__WHAT THE TASK ASKS__: Of the lines in the entries below, state how many hold the word "with". Say nothing else.

----

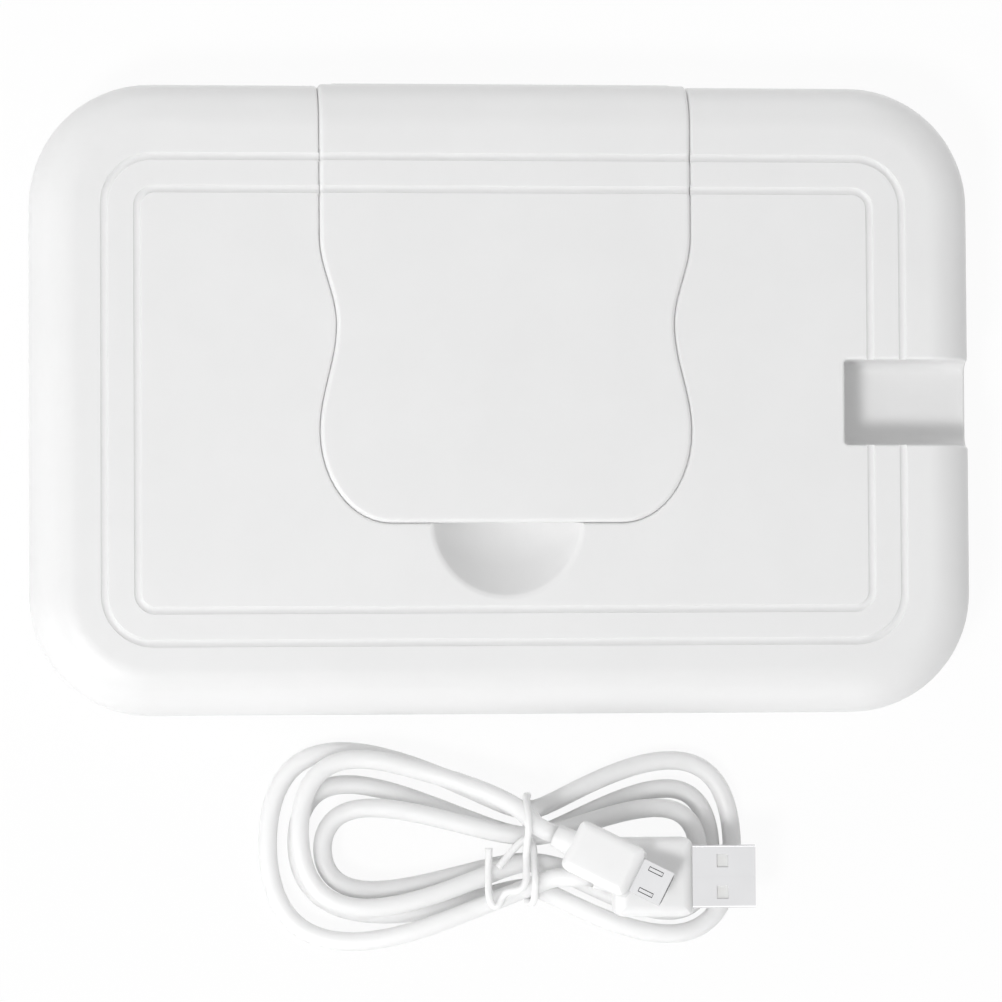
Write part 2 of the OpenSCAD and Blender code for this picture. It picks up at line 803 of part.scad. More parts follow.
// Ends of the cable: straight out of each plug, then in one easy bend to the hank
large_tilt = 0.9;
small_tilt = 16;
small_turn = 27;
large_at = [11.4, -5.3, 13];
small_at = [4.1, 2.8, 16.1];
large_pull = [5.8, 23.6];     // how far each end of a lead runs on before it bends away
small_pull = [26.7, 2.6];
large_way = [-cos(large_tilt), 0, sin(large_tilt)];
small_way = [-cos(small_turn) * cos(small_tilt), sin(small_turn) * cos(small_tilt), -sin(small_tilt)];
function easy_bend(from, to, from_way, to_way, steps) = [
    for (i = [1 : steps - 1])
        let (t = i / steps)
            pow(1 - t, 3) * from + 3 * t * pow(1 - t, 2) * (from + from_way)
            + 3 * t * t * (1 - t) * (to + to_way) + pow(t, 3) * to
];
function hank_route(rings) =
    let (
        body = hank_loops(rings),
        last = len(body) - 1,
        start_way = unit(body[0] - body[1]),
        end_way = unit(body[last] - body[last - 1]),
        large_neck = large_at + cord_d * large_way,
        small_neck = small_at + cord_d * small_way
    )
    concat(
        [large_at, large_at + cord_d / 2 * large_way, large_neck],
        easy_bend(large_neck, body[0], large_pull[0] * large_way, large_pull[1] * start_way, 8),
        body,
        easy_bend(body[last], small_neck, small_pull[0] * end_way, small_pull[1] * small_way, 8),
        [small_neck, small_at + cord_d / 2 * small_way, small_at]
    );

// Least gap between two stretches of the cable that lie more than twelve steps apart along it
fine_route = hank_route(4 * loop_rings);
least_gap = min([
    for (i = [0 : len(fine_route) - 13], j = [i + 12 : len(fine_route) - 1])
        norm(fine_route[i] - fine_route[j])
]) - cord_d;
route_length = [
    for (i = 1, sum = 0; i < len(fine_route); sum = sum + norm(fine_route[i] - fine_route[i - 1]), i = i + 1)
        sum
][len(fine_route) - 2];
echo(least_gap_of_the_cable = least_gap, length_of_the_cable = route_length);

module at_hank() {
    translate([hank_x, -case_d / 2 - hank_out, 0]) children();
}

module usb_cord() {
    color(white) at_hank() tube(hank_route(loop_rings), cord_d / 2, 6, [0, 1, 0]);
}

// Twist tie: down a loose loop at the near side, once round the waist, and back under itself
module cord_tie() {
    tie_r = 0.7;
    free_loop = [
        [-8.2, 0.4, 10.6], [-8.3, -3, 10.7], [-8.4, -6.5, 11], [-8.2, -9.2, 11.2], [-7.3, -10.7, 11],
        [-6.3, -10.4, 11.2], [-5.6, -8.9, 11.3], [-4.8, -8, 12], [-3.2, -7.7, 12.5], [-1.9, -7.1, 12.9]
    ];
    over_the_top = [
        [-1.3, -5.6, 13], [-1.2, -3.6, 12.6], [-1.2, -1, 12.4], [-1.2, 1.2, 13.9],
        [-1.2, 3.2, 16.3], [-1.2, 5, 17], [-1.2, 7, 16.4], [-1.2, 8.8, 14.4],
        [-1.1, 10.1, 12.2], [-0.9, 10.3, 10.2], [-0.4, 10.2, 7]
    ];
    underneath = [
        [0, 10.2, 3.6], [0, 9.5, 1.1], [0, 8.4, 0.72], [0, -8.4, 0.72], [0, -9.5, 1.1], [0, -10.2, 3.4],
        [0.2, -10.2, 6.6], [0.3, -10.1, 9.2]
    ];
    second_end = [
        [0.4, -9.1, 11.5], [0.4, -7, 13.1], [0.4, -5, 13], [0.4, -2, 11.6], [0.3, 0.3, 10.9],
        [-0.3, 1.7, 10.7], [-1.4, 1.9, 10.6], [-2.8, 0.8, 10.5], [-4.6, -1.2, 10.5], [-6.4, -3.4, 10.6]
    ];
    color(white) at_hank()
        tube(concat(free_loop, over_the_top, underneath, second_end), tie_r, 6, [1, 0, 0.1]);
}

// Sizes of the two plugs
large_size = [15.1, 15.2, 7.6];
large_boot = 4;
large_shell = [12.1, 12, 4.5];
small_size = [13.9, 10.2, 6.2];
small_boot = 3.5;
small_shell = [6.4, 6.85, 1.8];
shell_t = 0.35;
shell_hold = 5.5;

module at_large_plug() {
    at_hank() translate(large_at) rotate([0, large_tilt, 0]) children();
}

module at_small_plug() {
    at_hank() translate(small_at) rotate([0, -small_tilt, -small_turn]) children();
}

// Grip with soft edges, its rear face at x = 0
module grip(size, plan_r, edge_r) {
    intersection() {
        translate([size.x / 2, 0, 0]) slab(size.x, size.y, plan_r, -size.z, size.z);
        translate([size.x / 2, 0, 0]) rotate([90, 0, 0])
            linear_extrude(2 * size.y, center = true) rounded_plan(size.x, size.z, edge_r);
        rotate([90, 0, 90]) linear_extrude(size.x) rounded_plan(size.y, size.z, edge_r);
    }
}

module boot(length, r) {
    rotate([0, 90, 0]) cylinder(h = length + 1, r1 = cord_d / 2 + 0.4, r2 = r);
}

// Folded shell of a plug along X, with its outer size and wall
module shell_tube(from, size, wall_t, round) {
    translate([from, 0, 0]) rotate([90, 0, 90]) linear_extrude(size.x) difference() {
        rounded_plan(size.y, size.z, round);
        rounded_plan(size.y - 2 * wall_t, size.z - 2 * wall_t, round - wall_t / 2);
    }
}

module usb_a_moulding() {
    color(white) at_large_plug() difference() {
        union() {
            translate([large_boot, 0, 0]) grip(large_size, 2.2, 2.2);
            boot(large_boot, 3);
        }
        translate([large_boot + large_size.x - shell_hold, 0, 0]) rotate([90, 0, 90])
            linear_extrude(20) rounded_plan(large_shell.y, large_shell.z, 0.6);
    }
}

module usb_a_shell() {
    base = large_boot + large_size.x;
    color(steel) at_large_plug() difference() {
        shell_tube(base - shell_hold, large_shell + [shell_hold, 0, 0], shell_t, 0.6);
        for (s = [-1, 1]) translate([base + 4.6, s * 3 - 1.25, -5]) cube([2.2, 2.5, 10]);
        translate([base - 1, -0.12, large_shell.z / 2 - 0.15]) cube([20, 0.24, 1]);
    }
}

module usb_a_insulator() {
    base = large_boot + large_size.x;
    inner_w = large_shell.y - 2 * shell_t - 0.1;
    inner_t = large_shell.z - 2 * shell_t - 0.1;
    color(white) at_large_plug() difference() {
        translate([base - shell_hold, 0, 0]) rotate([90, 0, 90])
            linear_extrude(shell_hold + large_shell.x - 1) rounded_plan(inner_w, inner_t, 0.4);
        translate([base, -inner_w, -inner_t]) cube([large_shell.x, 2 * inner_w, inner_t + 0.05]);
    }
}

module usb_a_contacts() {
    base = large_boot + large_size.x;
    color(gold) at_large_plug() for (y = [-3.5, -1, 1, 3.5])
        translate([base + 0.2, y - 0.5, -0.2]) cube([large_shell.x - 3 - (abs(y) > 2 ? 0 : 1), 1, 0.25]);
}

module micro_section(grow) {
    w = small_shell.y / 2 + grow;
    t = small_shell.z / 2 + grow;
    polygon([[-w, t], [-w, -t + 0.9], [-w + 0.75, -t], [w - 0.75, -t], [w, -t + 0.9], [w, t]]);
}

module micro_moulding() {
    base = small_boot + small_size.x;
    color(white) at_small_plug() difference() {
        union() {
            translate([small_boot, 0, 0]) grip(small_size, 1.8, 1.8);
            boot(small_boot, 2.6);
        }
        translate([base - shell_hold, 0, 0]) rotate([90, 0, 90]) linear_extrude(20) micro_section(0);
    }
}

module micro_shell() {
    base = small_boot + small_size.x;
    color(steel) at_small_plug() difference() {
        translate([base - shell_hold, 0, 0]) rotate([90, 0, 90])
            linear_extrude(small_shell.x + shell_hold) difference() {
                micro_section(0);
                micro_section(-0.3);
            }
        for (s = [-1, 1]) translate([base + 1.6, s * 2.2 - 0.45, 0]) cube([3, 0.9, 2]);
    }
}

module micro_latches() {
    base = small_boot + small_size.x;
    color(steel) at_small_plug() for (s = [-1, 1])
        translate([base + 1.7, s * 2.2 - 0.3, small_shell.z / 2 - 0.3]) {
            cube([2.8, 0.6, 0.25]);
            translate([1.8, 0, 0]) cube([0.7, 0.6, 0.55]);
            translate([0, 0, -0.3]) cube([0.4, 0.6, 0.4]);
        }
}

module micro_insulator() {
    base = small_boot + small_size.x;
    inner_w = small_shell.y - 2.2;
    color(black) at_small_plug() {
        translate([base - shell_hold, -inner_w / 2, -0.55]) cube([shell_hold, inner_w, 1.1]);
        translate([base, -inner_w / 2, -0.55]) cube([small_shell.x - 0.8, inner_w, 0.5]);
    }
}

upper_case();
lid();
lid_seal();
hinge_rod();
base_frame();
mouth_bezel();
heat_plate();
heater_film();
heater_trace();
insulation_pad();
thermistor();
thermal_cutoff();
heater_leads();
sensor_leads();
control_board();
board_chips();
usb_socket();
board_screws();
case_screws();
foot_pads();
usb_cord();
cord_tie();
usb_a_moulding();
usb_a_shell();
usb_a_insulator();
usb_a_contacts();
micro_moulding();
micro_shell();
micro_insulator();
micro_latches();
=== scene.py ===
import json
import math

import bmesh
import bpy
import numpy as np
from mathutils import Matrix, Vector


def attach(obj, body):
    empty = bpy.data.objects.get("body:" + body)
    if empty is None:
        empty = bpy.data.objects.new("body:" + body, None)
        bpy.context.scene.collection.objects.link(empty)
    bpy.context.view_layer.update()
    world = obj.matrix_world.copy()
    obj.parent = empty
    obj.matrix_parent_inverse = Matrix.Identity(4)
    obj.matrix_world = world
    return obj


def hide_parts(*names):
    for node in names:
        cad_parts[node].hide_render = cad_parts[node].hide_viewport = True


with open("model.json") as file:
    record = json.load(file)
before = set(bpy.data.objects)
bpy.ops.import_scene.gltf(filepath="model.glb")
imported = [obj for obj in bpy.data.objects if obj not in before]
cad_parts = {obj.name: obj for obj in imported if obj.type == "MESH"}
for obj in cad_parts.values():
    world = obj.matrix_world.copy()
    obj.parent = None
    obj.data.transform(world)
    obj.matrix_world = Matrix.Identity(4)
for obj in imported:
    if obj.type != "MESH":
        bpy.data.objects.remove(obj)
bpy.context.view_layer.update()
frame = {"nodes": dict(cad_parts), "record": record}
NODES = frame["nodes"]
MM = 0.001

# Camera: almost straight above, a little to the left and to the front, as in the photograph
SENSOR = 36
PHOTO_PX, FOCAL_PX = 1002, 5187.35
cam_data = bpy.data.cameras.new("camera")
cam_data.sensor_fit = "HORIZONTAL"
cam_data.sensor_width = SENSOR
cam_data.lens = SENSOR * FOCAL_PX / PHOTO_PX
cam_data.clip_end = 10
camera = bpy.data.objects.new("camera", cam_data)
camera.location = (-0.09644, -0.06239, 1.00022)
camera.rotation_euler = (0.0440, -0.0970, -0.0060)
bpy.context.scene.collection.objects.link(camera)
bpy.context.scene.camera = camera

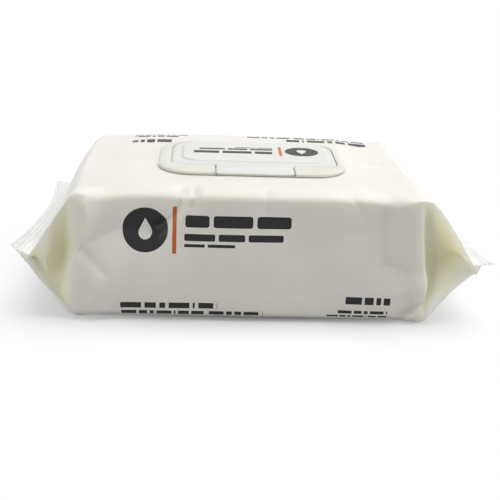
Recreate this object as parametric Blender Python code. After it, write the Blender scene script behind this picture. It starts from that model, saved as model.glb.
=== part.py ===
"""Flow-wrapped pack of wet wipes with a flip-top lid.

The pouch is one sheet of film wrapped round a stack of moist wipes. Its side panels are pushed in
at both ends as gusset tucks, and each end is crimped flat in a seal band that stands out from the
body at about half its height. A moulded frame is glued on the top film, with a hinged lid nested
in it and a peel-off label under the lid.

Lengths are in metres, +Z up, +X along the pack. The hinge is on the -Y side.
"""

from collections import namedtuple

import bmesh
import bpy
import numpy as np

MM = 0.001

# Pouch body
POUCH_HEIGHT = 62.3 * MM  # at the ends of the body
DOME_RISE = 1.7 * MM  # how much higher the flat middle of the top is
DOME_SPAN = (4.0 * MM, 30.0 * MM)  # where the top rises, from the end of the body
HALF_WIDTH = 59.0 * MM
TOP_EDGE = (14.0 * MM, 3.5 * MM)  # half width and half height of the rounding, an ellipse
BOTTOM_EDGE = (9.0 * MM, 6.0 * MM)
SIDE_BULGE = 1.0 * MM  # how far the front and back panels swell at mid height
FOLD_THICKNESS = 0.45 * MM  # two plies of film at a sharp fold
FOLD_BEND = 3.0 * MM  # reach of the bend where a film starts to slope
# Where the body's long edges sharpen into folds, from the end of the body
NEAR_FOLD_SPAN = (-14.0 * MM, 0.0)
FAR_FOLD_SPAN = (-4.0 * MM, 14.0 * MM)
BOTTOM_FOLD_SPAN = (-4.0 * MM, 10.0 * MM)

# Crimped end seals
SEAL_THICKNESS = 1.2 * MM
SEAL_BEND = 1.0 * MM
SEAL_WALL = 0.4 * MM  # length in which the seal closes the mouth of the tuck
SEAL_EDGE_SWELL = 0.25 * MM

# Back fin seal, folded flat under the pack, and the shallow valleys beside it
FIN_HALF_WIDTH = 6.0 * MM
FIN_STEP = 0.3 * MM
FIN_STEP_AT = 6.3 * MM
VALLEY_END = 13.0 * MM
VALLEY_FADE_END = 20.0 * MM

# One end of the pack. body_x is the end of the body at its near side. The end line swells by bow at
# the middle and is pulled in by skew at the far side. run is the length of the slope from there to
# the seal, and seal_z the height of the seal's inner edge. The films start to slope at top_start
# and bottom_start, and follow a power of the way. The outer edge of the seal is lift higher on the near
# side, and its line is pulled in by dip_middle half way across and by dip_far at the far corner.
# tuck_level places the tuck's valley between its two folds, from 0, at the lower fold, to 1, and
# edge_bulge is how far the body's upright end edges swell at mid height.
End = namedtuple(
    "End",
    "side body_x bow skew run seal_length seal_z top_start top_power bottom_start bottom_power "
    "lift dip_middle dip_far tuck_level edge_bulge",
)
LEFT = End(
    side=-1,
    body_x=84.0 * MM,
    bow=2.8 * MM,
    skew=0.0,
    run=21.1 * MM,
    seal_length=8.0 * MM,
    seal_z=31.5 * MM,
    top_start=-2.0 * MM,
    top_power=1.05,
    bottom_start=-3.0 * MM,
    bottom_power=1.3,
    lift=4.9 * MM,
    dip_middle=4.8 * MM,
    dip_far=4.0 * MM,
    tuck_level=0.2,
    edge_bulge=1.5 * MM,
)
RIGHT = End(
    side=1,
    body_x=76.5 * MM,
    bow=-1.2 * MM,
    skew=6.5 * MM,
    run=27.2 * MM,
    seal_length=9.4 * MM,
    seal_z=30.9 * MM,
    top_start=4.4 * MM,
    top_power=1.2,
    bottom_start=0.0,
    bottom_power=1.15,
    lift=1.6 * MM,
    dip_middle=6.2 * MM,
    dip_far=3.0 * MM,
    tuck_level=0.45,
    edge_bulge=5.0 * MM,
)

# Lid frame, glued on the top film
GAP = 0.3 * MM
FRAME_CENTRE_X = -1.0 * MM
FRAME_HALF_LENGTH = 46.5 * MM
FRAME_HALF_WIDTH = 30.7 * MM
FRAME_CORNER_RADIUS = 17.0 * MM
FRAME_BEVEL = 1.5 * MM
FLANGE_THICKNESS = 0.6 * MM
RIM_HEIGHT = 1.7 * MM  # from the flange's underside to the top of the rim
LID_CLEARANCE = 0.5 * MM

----

__EXPECTED ANSWER__: 5